Putra Buton Utara ini menegaskan, bahwa orang yang merasakan langsung bukan orang lain yang sibuk mengurusi itu, tapi pribadi yang bersangkutan sendiri. Kemudian konteks pencemaran nama baik itu adalah orang yang merasakan langsung bahwa orang yang bersangkutan merasa bahwa memang dia dicemarkan nama baiknya.
“Kita bisa mengukur dalamnya perasaan nya orang, sejauh mana perasaan nya orang itu terluka? Misalnya tadi RI satu, meski mereka membuatkan kali katur yang buruk tapi perasaan hati nya bisa menerima misalnya seperti itu, maka tidak merasa dicemarkan nama baiknya,” ungkap Apri Awo.
Alumni Universitas Muhammadiyah Kendari (UMK) ini menemukan, bahwa jika orang lain yang membawa perasaan ini jelas akan terasa bahwa pak Gubernur itu bukan dilihat sebagai Gubernur nya tapi selaku Ali Mazi nya.

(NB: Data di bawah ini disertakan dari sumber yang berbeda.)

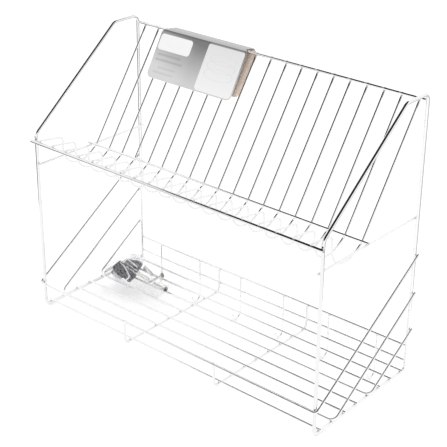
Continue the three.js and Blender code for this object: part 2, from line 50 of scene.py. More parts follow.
# The rack was drawn from its front posts and feet, in millimetres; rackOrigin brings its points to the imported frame
rack = {
    "spacing": 476,          # between the side frames
    "depth": 196,            # front post to rear post
    "top": 383,
    "shoulder": 262.6,
    "slantDepth": 150,
    "rod": 5,
    "topRod": 4,
    "trayWire": 3.5,
    "plateWire": 3,
    "hookWire": 3,
    "gap": 0.3,
    "bends": (8, 12, 10, 8, 8),   # of a side frame, from its front foot up and round
}
half, depth = rack["spacing"] / 2, rack["depth"]
rod, topRod, trayWire = rack["rod"], rack["topRod"], rack["trayWire"]
plateWire, hookWire, gap = rack["plateWire"], rack["hookWire"], rack["gap"]
frameMiddle = (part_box("side_frame_left")[0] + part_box("side_frame_right")[1]) / 2
rackOrigin = Vector((
    frameMiddle.x,
    frameMiddle.y - depth / 2 * mm,
    frameMiddle.z - (rack["top"] + rod / 2) / 2 * mm,
))


def at(x, y, z):
    # a point in millimetres from the middle of the rack, its front posts and its feet
    return rackOrigin + Vector((x, y, z)) * mm


def give(tree, node, values):
    # fills a node's inputs with plain values or with the outputs of other nodes
    for key, value in values.items():
        if isinstance(value, (int, float, tuple)):
            node.inputs[key].default_value = value
        else:
            tree.links.new(value, node.inputs[key])
    return node


def addNode(tree, kind, values=None, **settings):
    node = tree.nodes.new(kind)
    for key, value in settings.items():
        setattr(node, key, value)
    return give(tree, node, values or {})


def newMaterial(name, kind="ShaderNodeBsdfPrincipled"):
    material = bpy.data.materials.new(name)
    material.use_nodes = True
    tree = material.node_tree
    tree.nodes.clear()
    shader = addNode(tree, kind)
    addNode(tree, "ShaderNodeOutputMaterial", {"Surface": shader.outputs[0]})
    return material, tree, shader


def maths(tree, operation, first, second=None, clamp=False):
    values = {0: first} if second is None else {0: first, 1: second}
    return addNode(tree, "ShaderNodeMath", values, operation=operation, use_clamp=clamp).outputs[0]


def plus(tree, first, second, clamp=False):
    return maths(tree, "ADD", first, second, clamp)


def minus(tree, first, second):
    return maths(tree, "SUBTRACT", first, second)


def times(tree, first, second):
    return maths(tree, "MULTIPLY", first, second)


def ramp(tree, factor, low, high, start=0.0, end=1.0):
    # a number that goes from low to high as the factor goes from start to end
    values = {"Value": factor, "From Min": start, "From Max": end, "To Min": low, "To Max": high}
    return addNode(tree, "ShaderNodeMapRange", values).outputs["Result"]


def mix(tree, factor, first, second):
    return addNode(tree, "ShaderNodeMix", {0: factor, 6: first, 7: second}, data_type="RGBA").outputs[2]


def noise(tree, scale, detail, roughness, stretch=None):
    place = addNode(tree, "ShaderNodeTexCoord").outputs["Object"]
    if stretch:
        place = addNode(tree, "ShaderNodeMapping", {"Vector": place, "Scale": stretch}).outputs["Vector"]
    values = {"Vector": place, "Scale": scale, "Detail": detail, "Roughness": roughness}
    return addNode(tree, "ShaderNodeTexNoise", values).outputs["Fac"]


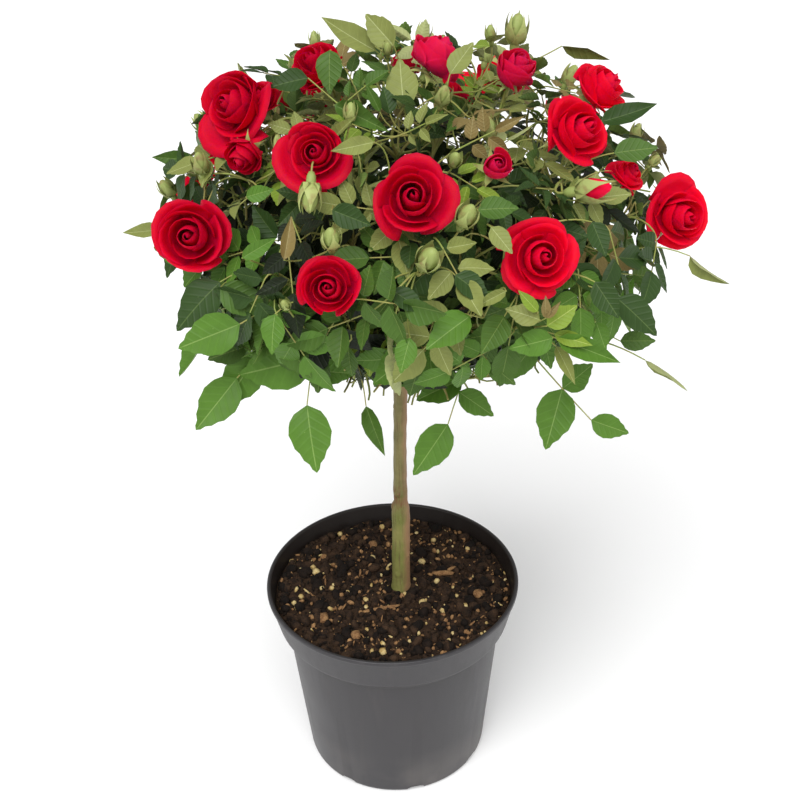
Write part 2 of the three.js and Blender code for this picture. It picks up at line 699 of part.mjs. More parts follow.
// Places spread evenly over the crown's outline from the top down, at a share of its reach
function spreadOver(plan, boughs) {
  const roll = dice(plan.seed);
  const spots = [];
  for (let t = 0; t < plan.count; t += 1) {
    const height = 1 - ((t + 0.5) / plan.count) * (1 - Math.sin(radians(plan.lowestLift)));
    const lift = THREE.MathUtils.radToDeg(Math.asin(height));
    const turn = GOLDEN_TURN * t + roll(-plan.jitter, plan.jitter);
    const reach = crownReach(toward(turn, lift)) * plan.reach * roll(...REACH_SPREAD);
    spots.push(settle({ turn, lift, reach }, boughs));
  }
  return spots;
}

const boughs = planBoughs();
const flowering = (spot, shape) => {
  const facing = toward(spot.faceTurn, spot.faceLift);
  return { ...settle(spot, boughs), facing, shape };
};
const flowers = [
  ...BLOOMS.map((bloom) => flowering(bloom, bloom.half ? HALF_BLOOM : OPEN_BLOOM)),
  ...BUDS.map((bud) => flowering(bud, CLOSED_BUD)),
];
const sprays = SPRAYS.map((spray) => settle(spray, boughs));
const hubs = spreadOver(BRANCHES, boughs);
const knots = SHELLS.flatMap((shell) => spreadOver(shell, boughs));

const stem = stemPath(0);
const roomy = stemPath(GAP);
const stemRoom = limb(roomy.points, roomy.radii, STEM.sides);
const limbs = [new THREE.Line3(stem.points[0], stem.points[stem.points.length - 1])];
boughs.forEach((bough) => limbs.push(new THREE.Line3(bough.line[0], bough.line[bough.line.length - 1])));

const rose = new THREE.Group();
rose.add(part("pot", makePot(), FINISH.pot));
rose.add(part("soil", makeSoil(), FINISH.soil));
rose.add(part("trunk", limb(stem.points, stem.radii, STEM.sides), FINISH.stem));
boughs.forEach((bough, index) => {
  const mass = makeMass(index, boughs, limbs, hubs, knots, flowers, sprays);
  rose.add(part(`bough_${bough.name}`, makeBough(bough, stemRoom), FINISH.bough));
  rose.add(part(`foliage_${bough.name}`, mass, FINISH.foliage));
});

export default rose;
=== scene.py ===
# %% [markdown]
# # A potted standard rose
# A standard rose is a small tree that a grower makes: one bare stem, with the twiggy head of a
# miniature rose grafted on top of it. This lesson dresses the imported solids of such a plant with
# finer meshes. The pot, soil, stem and boughs keep the shape that the solids give them, and each
# mass of foliage grows again from its bough by the rule that made the solid, carried on to finer
# twigs, leaves of five leaflets and blooms with real petals.

# %% Load the solids
import itertools
import math

import bmesh
import bpy
import numpy as np
from mathutils import Matrix, Vector


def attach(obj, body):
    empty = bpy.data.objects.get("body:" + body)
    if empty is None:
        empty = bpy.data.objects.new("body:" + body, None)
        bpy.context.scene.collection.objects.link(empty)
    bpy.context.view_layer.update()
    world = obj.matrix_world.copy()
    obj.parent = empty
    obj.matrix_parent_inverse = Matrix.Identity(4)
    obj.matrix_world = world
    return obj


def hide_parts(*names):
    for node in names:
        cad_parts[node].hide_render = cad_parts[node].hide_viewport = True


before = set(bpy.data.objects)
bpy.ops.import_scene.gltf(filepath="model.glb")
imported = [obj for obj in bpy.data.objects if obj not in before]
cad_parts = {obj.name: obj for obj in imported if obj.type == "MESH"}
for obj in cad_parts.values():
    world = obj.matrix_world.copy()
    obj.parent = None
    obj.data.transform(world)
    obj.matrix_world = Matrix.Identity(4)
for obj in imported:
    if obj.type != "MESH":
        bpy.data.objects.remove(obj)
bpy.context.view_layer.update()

BODY = "root"
MM = 0.001


def add_object(name, data):
    made = bpy.data.objects.new(name, data)
    bpy.context.scene.collection.objects.link(made)
    return made


# %% [markdown]
# ## The camera
# The picture looks down at the plant from a little above its crown. The place, pitch and lens were
# worked out from the pot, whose rim and foot are true circles: only one camera turns them into the
# two ellipses that the picture shows. The camera is made first.

# %% Camera
CAMERA = {"place": (1, -500, 514), "pitch": 31.0, "yaw": 0.6, "roll": -1.46, "lens": 55.3, "sensor": 36}


def camera_axes():
    """The camera's right, up and ahead."""
    pitch, yaw, roll = (math.radians(CAMERA[key]) for key in ("pitch", "yaw", "roll"))
    ahead = Vector((math.sin(yaw) * math.cos(pitch), math.cos(yaw) * math.cos(pitch), -math.sin(pitch)))
    level = Vector((math.cos(yaw), -math.sin(yaw), 0))
    above = level.cross(ahead)
    right = level * math.cos(roll) + above * math.sin(roll)
    return right, above * math.cos(roll) - level * math.sin(roll), ahead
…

“Dan orang-orang terdekatnya itu keluarga nya, pasti orang tersinggung kalau pada posisi itu. Tapi karena posisi Ali Mazi sebagai Gubernur dan yang melakukan aksi itu adalah rakyat nya maka dia tersinggung begitu. Itu yang harus dicermati oleh penegak hukum ini, namun lebih lanjut dalam proses pencemaran nama baik, baik ITE maupun di luar non ITE sudah ada protap baru kemarin bahwa itu diselesaikan secara mediasi,” kata Apri Awo.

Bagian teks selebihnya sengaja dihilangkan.